In the original film, Kong fights one T-Rex. It's a GREAT battle. A 15 minute wrestling match as the two wear each other down, ending in a gut wrenching shot of Kong slowly ripping the T-Rex's jaw apart. What does the the new film give us? Kung-fu Kong taking on 3 T-Rexes simulteaneously. That is not better or more powerful. It's a video game. After seeing Kong take on the 3 T-Rexes, why would we have any fear when it finally comes down to him vs. one. He just handled three, surely he can handle one.

4) One full hour too long.
I'm a big fan of LONG movies. Love to hear a movie is gonna hit the three hour mark. BUT, usually when a movie is going to attempt the epic time it typically holds my attention the entire time.
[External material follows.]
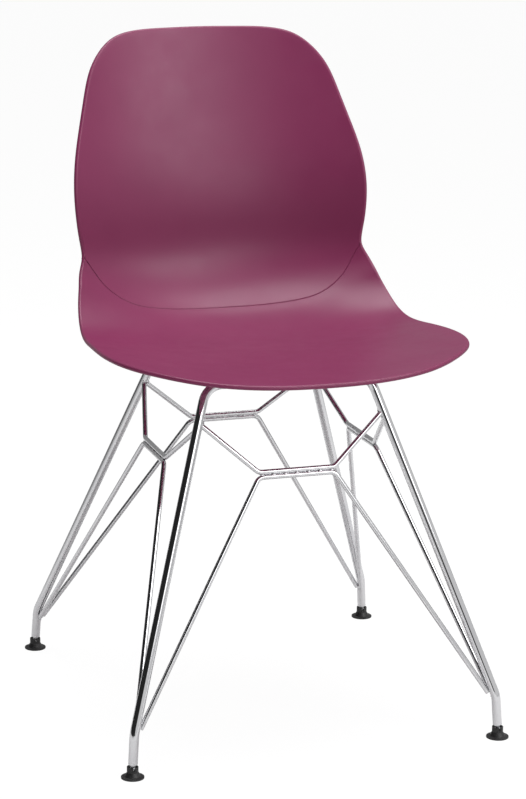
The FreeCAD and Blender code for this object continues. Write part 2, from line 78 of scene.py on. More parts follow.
def finishMaterial(name, look):
    material = bpy.data.materials.new(name)
    tree = newTree(material)
    shader = addNode(tree, "ShaderNodeBsdfPrincipled")
    output = addNode(tree, "ShaderNodeOutputMaterial")
    link(tree, shader, "BSDF", output, "Surface")
    place = addNode(tree, "ShaderNodeTexCoord")

    def noise(scale, detail):
        node = addNode(
            tree, "ShaderNodeTexNoise", None,
            {"Scale": scale, "Detail": detail, "Roughness": finishForm["noiseRoughness"]},
        )
        link(tree, place, "Object", node, "Vector")
        return node

    def spread(source, low, high):
        least, most = finishForm["usualNoise"]
        node = addNode(
            tree, "ShaderNodeMapRange", None,
            {"From Min": least, "From Max": most, "To Min": low, "To Max": high},
        )
        link(tree, source, "Fac", node, "Value")
        return node

    colours = addNode(tree, "ShaderNodeMix", {"data_type": "RGBA"})
    # the colour sockets of a Mix node share their names with its number sockets
    colourSockets = [s for s in colours.inputs if s.type == "RGBA"]
    colourSockets[0].default_value = (*look["dark"], 1)
    colourSockets[1].default_value = (*look["light"], 1)
    clouds = spread(noise(look["cloudScale"], finishForm["cloudDetail"]), 0, 1)
    tree.links.new(clouds.outputs["Result"], colours.inputs[0])
    mixed = [s for s in colours.outputs if s.type == "RGBA"][0]
    tree.links.new(mixed, shader.inputs["Base Color"])

    sheen = spread(noise(look["smearScale"], finishForm["smearDetail"]), *look["roughness"])
    link(tree, sheen, "Result", shader, "Roughness")

    bump = addNode(
        tree, "ShaderNodeBump", None, {"Strength": look["bump"], "Distance": look["grainDepth"]}
    )
    grain = noise(look["grainScale"], finishForm["grainDetail"])
    link(tree, grain, "Fac", bump, "Height")
    link(tree, bump, "Normal", shader, "Normal")

    shader.inputs["Metallic"].default_value = look["metallic"]
    shader.inputs["Specular IOR Level"].default_value = look["specular"]
    shader.inputs["IOR"].default_value = finishForm["ior"]
    return material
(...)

Not so with Kong. It wasn't a few minutes too long. I don't suggest cutting out a half an hour or so. It was ONE FULL HOUR TOO LONG. There were roughly 3-4 too many scenes of Kong and Anne just staring lovingly at each other. Too much time spent in New York in the beginning. That is a ameteur screenwriting mistake. No need to fill up the first part of the movie with buckets and buckets of exposition. Give us enough that we know the character and then get us to that inciting incident. Get us on that boat and to Skull Island.

What did I like?
Kong's FX were pretty amazing. He looked like a real giant gorilla. That's quite an achievement. Naomi Watts did an incredible job as Ann. New York looked amazing. The dance the "natives" do at Kong's feet is a great tribute to the original '33 Kong.

Make sure you Netflix the original Kong. That there is cinema history.